Pixar’s first feature film started with a bang, revealing a young boy’s toys to not just be alive, but capable of forming complicated strategies in order to find out when a new toy would be joining their ranks. The first Toy Story opened with Sarge and his army men scouting Andy’s birthday party, reporting in to Woody and the other toys about his new gifts. Unfortunately, there was one major mix-up: the baby monitor the squad uses is the handheld half, which only acts as a speaker. The half of the monitor that includes an actual microphone is on Andy’s bedside table – meaning the toys shouldn’t have been able to hear anything.
Apparently, leaving a robot in isolation for seven centuries can create one heck of a personality. In the distant future of Wall-E, humanity has taken to space, leaving behind millions of Wall-E units to gather and compact the trash which covers the planet, in preparation for the day that life – and humanity – returns. There’s only one problem: Wall-E doesn’t actually compact trash.
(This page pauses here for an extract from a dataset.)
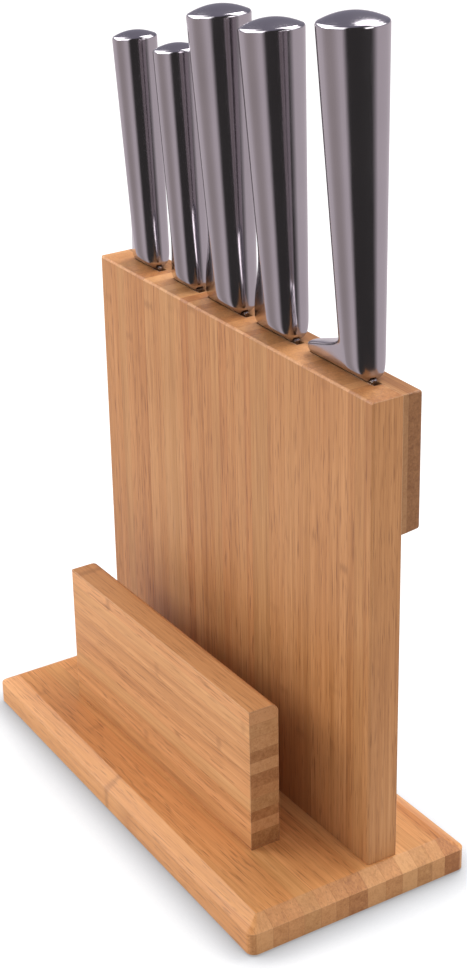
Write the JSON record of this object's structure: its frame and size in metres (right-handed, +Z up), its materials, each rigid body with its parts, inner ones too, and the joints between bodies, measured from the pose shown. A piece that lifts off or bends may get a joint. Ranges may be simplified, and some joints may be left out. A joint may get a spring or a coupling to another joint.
{
  "type": "knife block with knives",
  "caption": "Upright bamboo board on a wide base, with steel knives standing in slots along its top, a rear cheek that closes the slots, and a low front rail for a book or tablet.",
  "frame": {"origin": "on the surface that the feet stand on, under the middle of the base board", "axes": "+X along the base board towards the chef's knife, +Y to the back, +Z up"},
  "size_m": [0.248, 0.1146, 0.3829],
  "materials": {
    "bamboo": "caramelised laminated bamboo, satin oil",
    "dowel_wood": "plain beech dowel",
    "screw_steel": "zinc plated",
    "foot_rubber": "matt black",
    "blade_steel": "fine ground stainless steel",
    "handle_steel": "satin polished stainless steel"
  },
  "bodies": {
    "block": {"base_board": "bamboo", "upright_board": "bamboo", "rear_cheek": "bamboo", "front_rail": "bamboo", "upright_screws": "screw_steel", "rail_screws": "screw_steel", "upright_dowels": "dowel_wood", "rail_dowels": "dowel_wood", "rubber_feet": "foot_rubber"},
    "paring_knife": {"paring_blade": "blade_steel", "paring_bolster": "handle_steel", "paring_handle": "handle_steel", "paring_butt_cap": "handle_steel"},
    "utility_knife": {"utility_blade": "blade_steel", "utility_bolster": "handle_steel", "utility_handle": "handle_steel", "utility_butt_cap": "handle_steel"},
    "bread_knife": {"bread_blade": "blade_steel", "bread_bolster": "handle_steel", "bread_handle": "handle_steel", "bread_butt_cap": "handle_steel"},
    "carving_knife": {"carving_blade": "blade_steel", "carving_bolster": "handle_steel", "carving_handle": "handle_steel", "carving_butt_cap": "handle_steel"},
    "chef_knife": {"chef_blade": "blade_steel", "chef_bolster": "handle_steel", "chef_handle": "handle_steel", "chef_butt_cap": "handle_steel"}
  },
  "joints": [
    {"name": "paring_lift", "type": "slide", "parent": "block", "child": "paring_knife", "axis": [0, 0, 1], "range_m": [0, 0.105]},
    {"name": "utility_lift", "type": "slide", "parent": "block", "child": "utility_knife", "axis": [0, 0, 1], "range_m": [0, 0.14]},
    {"name": "bread_lift", "type": "slide", "parent": "block", "child": "bread_knife", "axis": [0, 0, 1], "range_m": [0, 0.215]},
    {"name": "carving_lift", "type": "slide", "parent": "block", "child": "carving_knife", "axis": [0, 0, 1], "range_m": [0, 0.215]},
    {"name": "chef_lift", "type": "slide", "parent": "block", "child": "chef_knife", "axis": [0, 0, 1], "range_m": [0, 0.215]}
  ]
}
Even when completely filling his body with garbage, Wall-E can only produce a cube as big as himself, not a crushed, smaller one. A “trash re-shaper” may still be useful for clean-up, but the effort made to cut around the process proves Pixar didn’t want audiences looking too closely.
Beauty & The Beast
Even if the curse that turned Prince Adam into Disney’s Beast is a bit harsh, audiences have it spelled out perfectly. After turning away an enchantress in need of shelter almost a decade before the film, the Prince was cursed, and turned into a Beast. If he can’t find someone who loves him for who he is, not how he looks by the time he turns 21, he becomes the Beast forever. Since the passing of time means the Prince was 10 or 11 when cursed, the portrait he slashes through showing him as a grown man can’t exist. It’s one of Disney’s most well known errors, but luckily, doesn’t take away from Beauty and the Beast‘s charm.
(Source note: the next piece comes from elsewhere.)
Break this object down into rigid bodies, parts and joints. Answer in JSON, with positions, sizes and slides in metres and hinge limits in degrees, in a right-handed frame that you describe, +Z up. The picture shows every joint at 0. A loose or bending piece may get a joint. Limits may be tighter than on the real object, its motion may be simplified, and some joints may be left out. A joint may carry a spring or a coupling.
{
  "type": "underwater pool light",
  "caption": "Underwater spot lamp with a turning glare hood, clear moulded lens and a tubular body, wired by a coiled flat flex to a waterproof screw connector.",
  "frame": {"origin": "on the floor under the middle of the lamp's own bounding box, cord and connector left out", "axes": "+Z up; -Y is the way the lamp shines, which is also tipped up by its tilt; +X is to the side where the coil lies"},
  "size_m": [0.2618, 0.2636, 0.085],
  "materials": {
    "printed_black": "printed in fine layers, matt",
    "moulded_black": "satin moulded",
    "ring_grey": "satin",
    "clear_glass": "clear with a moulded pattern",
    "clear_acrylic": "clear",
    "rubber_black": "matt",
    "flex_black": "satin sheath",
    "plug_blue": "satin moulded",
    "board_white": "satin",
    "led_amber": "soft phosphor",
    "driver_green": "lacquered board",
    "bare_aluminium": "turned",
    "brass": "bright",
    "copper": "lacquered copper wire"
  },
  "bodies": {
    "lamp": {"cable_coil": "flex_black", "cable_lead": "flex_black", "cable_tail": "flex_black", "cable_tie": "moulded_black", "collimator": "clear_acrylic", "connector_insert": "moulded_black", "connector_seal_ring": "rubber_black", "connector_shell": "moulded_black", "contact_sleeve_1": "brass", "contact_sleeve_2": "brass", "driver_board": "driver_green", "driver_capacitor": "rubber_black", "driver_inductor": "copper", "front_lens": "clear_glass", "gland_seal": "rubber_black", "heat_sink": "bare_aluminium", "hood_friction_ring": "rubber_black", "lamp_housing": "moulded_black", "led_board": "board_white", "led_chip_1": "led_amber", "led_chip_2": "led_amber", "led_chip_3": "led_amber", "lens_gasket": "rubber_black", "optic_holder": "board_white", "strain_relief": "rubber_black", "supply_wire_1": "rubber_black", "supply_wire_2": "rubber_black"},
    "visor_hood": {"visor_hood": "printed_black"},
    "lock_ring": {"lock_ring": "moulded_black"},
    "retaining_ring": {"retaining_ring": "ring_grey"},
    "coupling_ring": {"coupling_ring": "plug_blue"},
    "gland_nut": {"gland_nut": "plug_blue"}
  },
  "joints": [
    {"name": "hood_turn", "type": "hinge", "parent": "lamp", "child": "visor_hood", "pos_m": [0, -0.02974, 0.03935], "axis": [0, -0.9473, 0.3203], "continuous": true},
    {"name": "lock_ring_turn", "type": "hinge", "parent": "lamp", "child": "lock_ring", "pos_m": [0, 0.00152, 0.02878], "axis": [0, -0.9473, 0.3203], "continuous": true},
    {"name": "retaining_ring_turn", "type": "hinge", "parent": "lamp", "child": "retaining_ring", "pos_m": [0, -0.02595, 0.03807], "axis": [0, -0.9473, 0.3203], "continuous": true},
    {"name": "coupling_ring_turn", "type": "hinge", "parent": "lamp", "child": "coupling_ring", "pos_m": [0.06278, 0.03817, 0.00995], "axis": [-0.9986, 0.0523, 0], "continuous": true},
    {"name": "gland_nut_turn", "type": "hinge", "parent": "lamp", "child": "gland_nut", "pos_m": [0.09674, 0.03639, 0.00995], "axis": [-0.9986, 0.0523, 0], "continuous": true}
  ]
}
When the city of Monstropolis relies on children’s screams for power, a little girl who finds monsters more funny than fearsome turns out to be a blessing in disguise. Monsters, Inc. stars Mike and Sully have a hard time keeping track of the girl named Boo, but realize her laughter isn’t just more powerful than screams, but strong enough to cause massive power outages. Since Boo has spent most of her time in the movie giggling, why don’t ALL her laughs have that same effect? The filmmakers admitted the inconsistency, explaining that it posed too many challenges if they followed the rule from beginning to end, and were forced to ignore it.
A Bug’s Life
In the world of A Bug’s Life, a single bird is a terrifying monster. The movie’s hero Flik decides to use that fact to his advantage, building a mechanical bird to scare off a threat to his anthill. The plan starts with an ingenious way of creating a blueprint: cut the bird out of a leaf, and lift it to the desired size. Unfortunately, that’s not how shadows work. If the light source was a nearby lamp, then moving the leaf a few feet would matter. But even in a world where bugs can talk, the sun is still 93 million miles from Earth.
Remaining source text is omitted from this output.